* [EXERCISE INSTRUCTIONS]: What is to be transcribed is the run of lines opening with the one that has "build_knot(spot + proud" and closing with the one that has "bpy.data.objects.remove(obj)", and only that run, exactly.

· · · ·

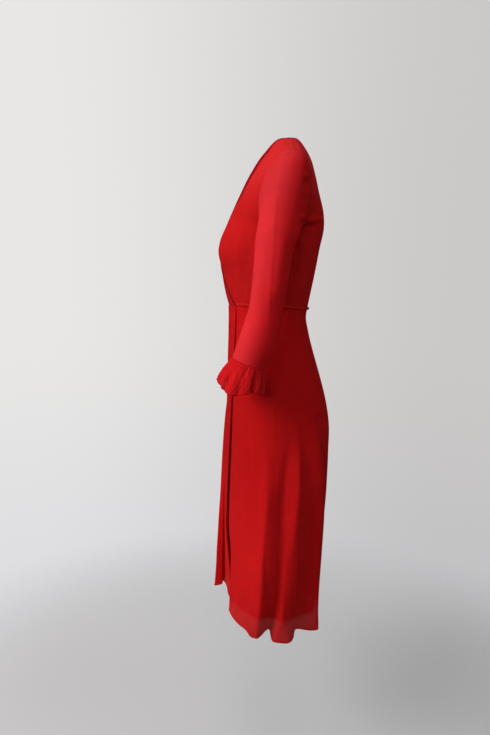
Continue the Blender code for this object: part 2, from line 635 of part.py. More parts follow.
def build_knot(centre, outward):
    """A closed egg-shaped knot: half sizes along the waist, outward and upward."""
    around, rises = 12, 7
    turn = np.arange(around) / around * 2 * np.pi
    rise = np.linspace(-1, 1, rises + 2)[1:-1, None]
    girth = np.sqrt(1 - rise**2)
    along, out, up = KNOT_HALF_SIZES
    sideways = np.array([-outward[1], outward[0], 0])
    shell = (
        centre
        + along * (girth * np.cos(turn))[..., None] * sideways
        + out * (girth * np.sin(turn))[..., None] * outward
        + up * rise[..., None] * np.array([0, 0, 1.0])
    )
    poles = centre + np.array([[0, 0, -up], [0, 0, up]])
    points = np.concatenate([poles, shell.reshape(-1, 3)])
    belt = np.arange(rises * around).reshape(rises, around) + 2
    belt = np.concatenate([belt, belt[:, :1]], axis=1)
    quads = np.stack([belt[:-1, :-1], belt[1:, :-1], belt[1:, 1:], belt[:-1, 1:]], axis=-1)
    faces = quads.reshape(-1, 4).tolist()
    faces += [[0, a, b] for a, b in zip(belt[0, :-1].tolist(), belt[0, 1:].tolist())]
    faces += [[1, b, a] for a, b in zip(belt[-1, :-1].tolist(), belt[-1, 1:].tolist())]
    mesh = bpy.data.meshes.new("tie_knot")
    mesh.from_pydata(points.tolist(), [], faces)
    mesh.shade_smooth()
    mesh.materials.append(plain_material("tie_knot", RED, 0.62))
    bpy.context.scene.collection.objects.link(bpy.data.objects.new("tie_knot", mesh))


def build_tie():
    angles = np.linspace(TIE_START_ANGLE, TIE_STOP_ANGLE, 29)
    points = skirt_grid(angles, np.full(3, WAIST_Z), lift=np.array(TIE_LIFT) + TIE_WALL)
    points[..., 2] += np.array([0.5, 0.0, -0.5]) * TIE_HEIGHT
    cloth("waist_tie", points, wall=TIE_WALL)

    spot = skirt_grid([KNOT_ANGLE], [WAIST_Z])[0, 0]
    proud = skirt_grid([KNOT_ANGLE], [WAIST_Z], lift=1.0)[0, 0] - spot
    build_knot(spot + proud * KNOT_STANDOFF, proud)

    for name, side, length in (
        ("tie_end_front", 1, TIE_END_LENGTHS[0]),
        ("tie_end_back", -1, TIE_END_LENGTHS[1]),
    ):
        drop = np.linspace(KNOT_HALF_SIZES[2] + 0.001, length, 11)
        middle = KNOT_ANGLE + side * TIE_END_SHIFT * (1 + 0.25 * drop / length)
        away = 0.0070 + 0.0030 * np.sin(drop * 24) * drop / length + TIE_WALL
        columns = [
            skirt_point(middle + edge, WAIST_Z - drop, lift=away)
            for edge in (-TIE_END_HALF_ANGLE, 0.0, TIE_END_HALF_ANGLE)
        ]
        cloth(name, np.stack(columns), wall=TIE_WALL)


def main():
    for leftover in list(bpy.data.objects):
        bpy.data.objects.remove(leftover, do_unlink=True)
    build_bodice()
    build_skirt()
    build_sleeves()
    build_tie()


main()
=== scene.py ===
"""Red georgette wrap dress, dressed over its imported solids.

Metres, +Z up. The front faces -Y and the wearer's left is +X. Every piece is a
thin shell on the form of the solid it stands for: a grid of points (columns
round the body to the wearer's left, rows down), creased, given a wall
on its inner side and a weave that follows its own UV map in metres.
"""

from __future__ import annotations

import logging
from dataclasses import dataclass, field, replace
from enum import Enum
from typing import Callable

import bpy
import numpy as np
from mathutils import Matrix

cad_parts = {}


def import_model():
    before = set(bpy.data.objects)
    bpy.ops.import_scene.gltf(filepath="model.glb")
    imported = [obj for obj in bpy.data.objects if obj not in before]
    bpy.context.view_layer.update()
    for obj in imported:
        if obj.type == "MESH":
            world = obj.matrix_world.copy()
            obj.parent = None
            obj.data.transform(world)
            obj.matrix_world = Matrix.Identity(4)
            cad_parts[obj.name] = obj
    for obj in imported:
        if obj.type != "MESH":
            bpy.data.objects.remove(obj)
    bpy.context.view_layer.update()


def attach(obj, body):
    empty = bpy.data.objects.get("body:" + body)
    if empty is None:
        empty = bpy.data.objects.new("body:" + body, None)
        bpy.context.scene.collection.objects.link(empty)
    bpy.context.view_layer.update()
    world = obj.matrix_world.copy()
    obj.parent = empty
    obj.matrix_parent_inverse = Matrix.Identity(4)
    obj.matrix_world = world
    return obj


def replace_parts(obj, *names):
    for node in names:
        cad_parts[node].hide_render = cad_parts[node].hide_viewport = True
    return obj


LOG = logging.getLogger("wrap_dress")
Array = np.ndarray
Pair = tuple[float, float]
Point = tuple[float, float, float]
Rgb = Point
Table = tuple[tuple[float, ...], ...]
Surface = Callable[[Array, Array], Array]
Socket = bpy.types.NodeSocket
Feed = Socket | float | tuple[float, ...]
Feeds = dict[str | int, Feed]

# Heights below the neck points.
WAIST_Z = -0.365
HEM_Z = -1.098
LINING_HEM_Z = -1.063
FLOOR_Z = -1.46

# Least length and least share that something is divided by.
TINY = 1e-12
LEAST_FADE = 1e-3

# Close steps of a grid beside its edge, as shares of a band; points of a crease's line.
CLOSE_STEPS = np.array([0.0, 0.08, 0.2, 0.36, 0.54, 0.76])
CREASE_POINTS = 25

# A seam: width of its dip, and how far in, how wide and how high its allowance shows.
SEAM_WIDTH = 0.0012
ALLOWANCE_IN = 0.006
ALLOWANCE_WIDTH = 0.003
ALLOWANCE_RISE = 0.00005

# A rolled hem: share of the wall its edge closes by, how wide that is, how it fades out.
PINCH_SHARE = 0.42
PINCH_WIDTH = 0.0004
HEM_FADE = 0.001
THINNEST = 0.00005

# A stitch: radius, length with its gap, share of that it covers, sides, widths
# along it in radii, and how deep its ends sink in radii.
THREAD_RADIUS = 0.00016
STITCH_PITCH = 0.0024
STITCH_SHARE = 0.72
THREAD_SIDES = 6
THREAD_WIDTHS = np.array([0.35, 1.0, 1.0, 0.35])
THREAD_SINK = 0.25


# ---- curves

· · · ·

* [WRITTEN ANSWER]:
    build_knot(spot + proud * KNOT_STANDOFF, proud)

    for name, side, length in (
        ("tie_end_front", 1, TIE_END_LENGTHS[0]),
        ("tie_end_back", -1, TIE_END_LENGTHS[1]),
    ):
        drop = np.linspace(KNOT_HALF_SIZES[2] + 0.001, length, 11)
        middle = KNOT_ANGLE + side * TIE_END_SHIFT * (1 + 0.25 * drop / length)
        away = 0.0070 + 0.0030 * np.sin(drop * 24) * drop / length + TIE_WALL
        columns = [
            skirt_point(middle + edge, WAIST_Z - drop, lift=away)
            for edge in (-TIE_END_HALF_ANGLE, 0.0, TIE_END_HALF_ANGLE)
        ]
        cloth(name, np.stack(columns), wall=TIE_WALL)


def main():
    for leftover in list(bpy.data.objects):
        bpy.data.objects.remove(leftover, do_unlink=True)
    build_bodice()
    build_skirt()
    build_sleeves()
    build_tie()


main()
=== scene.py ===
"""Red georgette wrap dress, dressed over its imported solids.

Metres, +Z up. The front faces -Y and the wearer's left is +X. Every piece is a
thin shell on the form of the solid it stands for: a grid of points (columns
round the body to the wearer's left, rows down), creased, given a wall
on its inner side and a weave that follows its own UV map in metres.
"""

from __future__ import annotations

import logging
from dataclasses import dataclass, field, replace
from enum import Enum
from typing import Callable

import bpy
import numpy as np
from mathutils import Matrix

cad_parts = {}


def import_model():
    before = set(bpy.data.objects)
    bpy.ops.import_scene.gltf(filepath="model.glb")
    imported = [obj for obj in bpy.data.objects if obj not in before]
    bpy.context.view_layer.update()
    for obj in imported:
        if obj.type == "MESH":
            world = obj.matrix_world.copy()
            obj.parent = None
            obj.data.transform(world)
            obj.matrix_world = Matrix.Identity(4)
            cad_parts[obj.name] = obj
    for obj in imported:
        if obj.type != "MESH":
            bpy.data.objects.remove(obj)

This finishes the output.